Encontró empleo, sorprendentemente, en la CEOE, organización nada de izquierdas, y ahí conoció el entramado empresarial. Asesoró al presidente de Telefónica, Juan Villalonga, tampoco muy de izquierdas. Y, cuando el felipismo se agotaba, y José María Aznar volaba hacia la Moncloa, se fijó en Arriola, habló con él, le propuso un contrato y él se dejó fichar. Y lo que son las ironías de la vida: Arriola alquiló un chalecito en un barrio de Madrid para trabajar para el PP. Justo enfrente vivían Víctor Manuel y Ana Belén, cuya simpatía por el partido conservador es perfectamente descriptible.

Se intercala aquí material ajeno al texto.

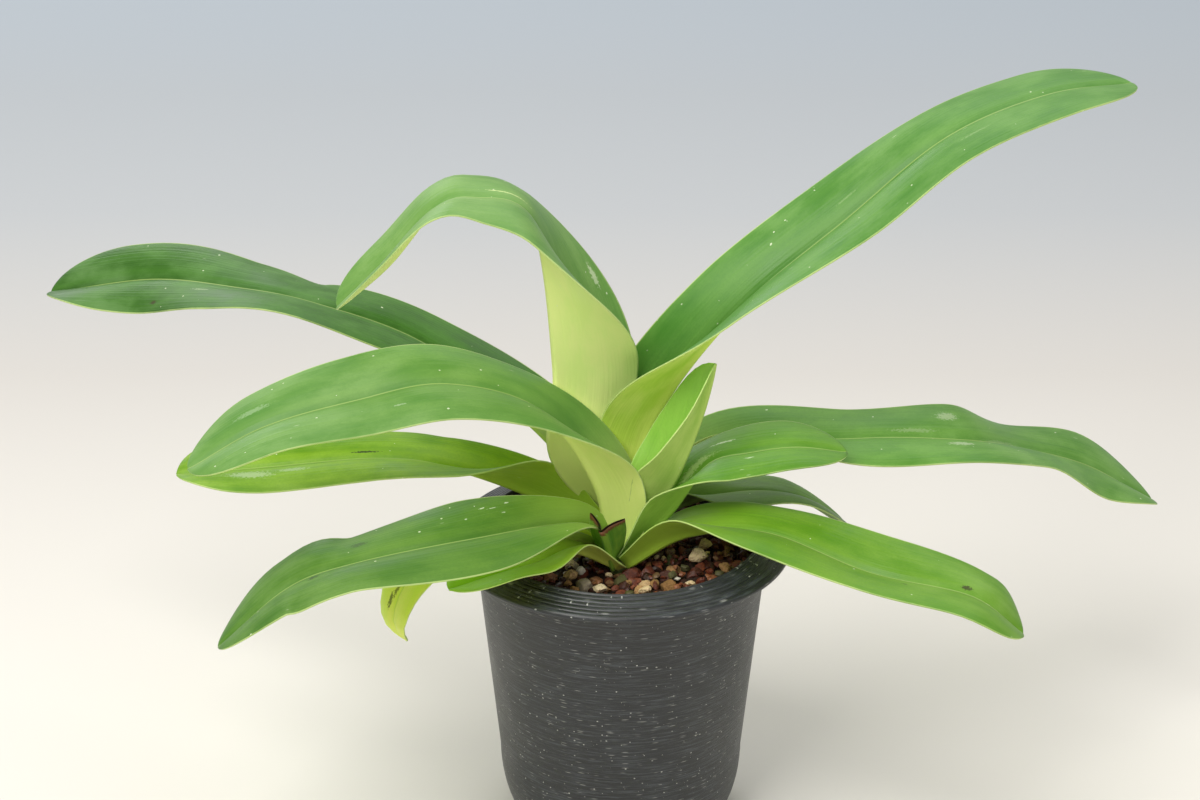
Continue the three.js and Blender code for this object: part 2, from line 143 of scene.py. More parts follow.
# heading is the direction that a leaf leaves the stem in, in degrees from +X towards +Y, and tip
# is the part of its length that is rounded off. Each station from the stem to the tip has the
# midrib's x, y and z, the roll about the midrib, the fold of each half and the full width.
LEAVES = {
    "leaf_centre_arched": {
        "heading": 186,
        "tip": 0.25,
        "stations": [
            (0, 9, 104, -8, 84, 12),
            (-24, 11, 133, -5, 72, 30),
            (-23, 8, 169, 3, 81, 58),
            (-30, 5, 225, -2, 0, 46),
            (-50, 4, 234, -3, 0, 37),
            (-63, 3, 230, 2, 9, 34),
            (-79, 1, 211, 2, 20, 34),
            (-97, 6, 193, -10, 25, 34),
        ],
    },
    "leaf_upper_right": {
        "heading": 20,
        "tip": 0.14,
        "stations": [
            (6, 9, 105, -26, 67, 16),
            (10, 10, 145, -20, 76, 37),
            (38, 6, 190, 5, 33, 38),
            (77, 18, 221, 10, 12, 40),
            (111, 30, 246, 7, 2, 37),
            (148, 54, 253, 3, 1, 38),
            (180, 72, 251, 2, 8, 38),
        ],
    },
    "leaf_short_upright": {
        "heading": 8,
        "tip": 0.4,
        "stations": [
            (0, -6, 104, -9, 80, 8),
            (9, -5, 117, -6, 80, 18),
            (17, -4, 129, -1, 75, 32),
            (23, -3, 143, 4, 57, 31),
            (28, -2, 158, 10, 49, 27),
            (32, -3, 176, 12, 39, 25),
        ],
    },
    "leaf_front_left": {
        "heading": 196,
        "tip": 0.14,
        "stations": [
            (-5, -6, 104, -15, 70, 24),
            (-9, -6, 131, -2, 63, 34),
            (-28, -14, 164, -10, 9, 35),
            (-59, -24, 178, -19, 3, 37),
            (-89, -31, 175, -21, 6, 37),
            (-119, -39, 169, -9, 5, 36),
            (-144, -44, 156, 0, 3, 36),
        ],
    },
    "leaf_short_right": {
        "heading": 2,
        "tip": 0.22,
        "stations": [
            (1, -8, 104, 13, 49, 14),
            (17, -5, 120, 5, 63, 27),
            (30, -1, 137, 6, 3, 29),
            (45, 0, 141, 10, 3, 30),
            (61, -2, 144, 7, 3, 30),
            (78, 0, 141, 1, 9, 30),
        ],
    },
    "leaf_back_left": {
        "heading": 152,
        "tip": 0.12,
        "stations": [
            (-4, 12, 104, 3, 69, 14),
            (-27, 32, 131, 7, 47, 33),
            (-69, 53, 158, 4, 10, 33),
            (-109, 48, 177, 7, 1, 34),
            (-140, 63, 177, -8, 1, 35),
            (-173, 87, 170, -28, 3, 35),
            (-213, 103, 158, -12, 24, 34),
        ],
    },
    "leaf_far_right": {
        "heading": 20,
        "tip": 0.16,
        "stations": [
            (6, 9, 104, -13, 63, 14),
            (35, 25, 129, -13, 43, 32),
            (84, 22, 136, 9, 2, 34),
            (122, 27, 133, 13, 10, 35),
            (147, 47, 120, 2, 4, 34),
            (174, 63, 105, 20, 2, 35),
            (200, 74, 85, 4, 15, 34),
        ],
    },
    "leaf_mid_left": {
        "heading": 172,
        "tip": 0.12,
        "stations": [
            (-6, 4, 104, 15, 81, 15),
            (-31, 12, 118, 31, 57, 31),
            (-62, 8, 132, 2, 13, 32),
            (-87, 12, 133, -7, 3, 32),
            (-125, 11, 130, -12, 3, 32),
            (-156, 9, 128, -3, 16, 32),
        ],
    },
    "leaf_low_left": {
        "heading": 210,
        "tip": 0.16,
        "stations": [
            (-5, -5, 107, -69, 36, 9),
            (-16, -17, 122, -16, 32, 18),
            (-50, -50, 133, -14, 3, 37),
            (-89, -58, 128, 4, -1, 35),
            (-112, -55, 117, 9, 3, 34),
            (-135, -61, 98, 21, 3, 34),
        ],
    },
    "leaf_low_right": {
        "heading": -24,
        "tip": 0.12,
        "stations": [
            (2, -13, 103, -8, 41, 14),
            (23, -12, 115, -11, 34, 28),
            (50, -24, 122, 1, 5, 33),
            (84, -38, 114, 6, 15, 35),
            (117, -55, 114, -2, 3, 34),
            (134, -58, 101, -17, 14, 34),
        ],
    },
    "leaf_small_front": {
        "heading": 215,
        "tip": 0.2,
        "stations": [
            (-1, -14, 103, -2, 26, 10),
            (-17, -20, 113, 14, 20, 20),
            (-30, -35, 116, 7, 3, 23),
            (-41, -44, 117, 4, 11, 24),
            (-58, -52, 115, 2, 12, 24),
        ],
    },
    "leaf_back_right": {
        "heading": 22,
        "tip": 0.25,
        "stations": [
            (6, 13, 104, -5, 52, 16),
            (22, 23, 109, -8, 44, 25),
            (42, 24, 114, -3, 3, 27),
            (62, 25, 112, -2, 6, 27),
            (81, 30, 98, 0, 9, 27),
        ],
    },
    "leaf_hanging": {
        "heading": 206,
        "tip": 0.4,
        "stations": [
            (-5, -4, 104, 1, 65, 8),
            (-28, -15, 116, -1, 46, 17),
            (-53, -26, 119, -4, 20, 22),
            (-72, -32, 109, -9, 4, 22),
            (-78, -37, 96, -10, 3, 22),
            (-74, -34, 86, -12, 19, 20),
        ],
    },
    "cut_leaf_base": {
        "heading": 235,
        "tip": 0,
        "stations": [
            (-3, -15, 103, 36, 60, 13),
            (-5, -20, 115, 26, 44, 17),
            (-7, -24, 123, 10, 44, 18),
        ],
    },
}

# top and light are the greens of a leaf's upper side, low and pale those of its underside. foot is
# the length over which its stem end pales, cut the length at which it was cut off, slot the kind of
# skin it is listed as. Each of its marks has the way from the stem, the way off the midrib, half the
# length, half the width, the colour and the strength of one scar.
# low and pale hold the underside's own paler green, brightened with painted glow of light shining
# through the blade
GREENS = {"top": "4f8a38", "light": "79ab52", "low": "8fb545", "pale": "c6d780"}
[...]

Cuando ocupó aquel chalecito, no podía imaginar que sería el primer estratega de la derecha. Sorprendió a quienes le conocían. Y sorprendió, sobre todo, a quienes conocían a José María Aznar y la firmeza de sus convicciones. Muchos de ellos le dijeron a Arriola que su trabajo sería inútil. Pero no lo fue. Consiguió demostrar que un líder necesita un asesor, pero con tres condiciones: lealtad, sentido común y gran formación. Pedro Arriola tenía esos tres valores y añadía alguno más: intuición, capacidad de trabajo y de análisis y dominio de los tiempos.
Ignoro cuál fue su relación con Miguel Ángel Rodríguez, pero creo intuir que MAR le aportaba a Aznar la osadía juvenil y le inspiró el célebre «váyase, señor González». Arriola era la reflexión, el estudio sociológico, y el manejo de las tendencias de opinión. En su despacho se elaboró mucha doctrina aznarista. De su cabeza salieron diseños de estrategia. Me sorprendía su cálculo del tiempo en que una noticia de empleo, buena o mala, tardaría en tener efectos en el electorado. Y eso lo convirtió en un analista a cuya fuente acudimos muchos escribidores, pero no a buscar información, sino claves que nos ayudaran a entender determinadas políticas.
Su trabajo resultó tan útil que Rajoy le pidió que continuara y continuó. Nunca quiso tener un puesto en el Gobierno. Es más: presumió de asesorar a los presidentes del partido, pero no a los presidentes del Gobierno. Tampoco tuvo coche oficial ni despacho en la sede del PP. Era su forma de salvar su independencia sin contaminaciones de partido. Casado con Celia Villalobos, nunca conocí a una pareja tan diferente en su forma de ser. Pero esa es otra historia.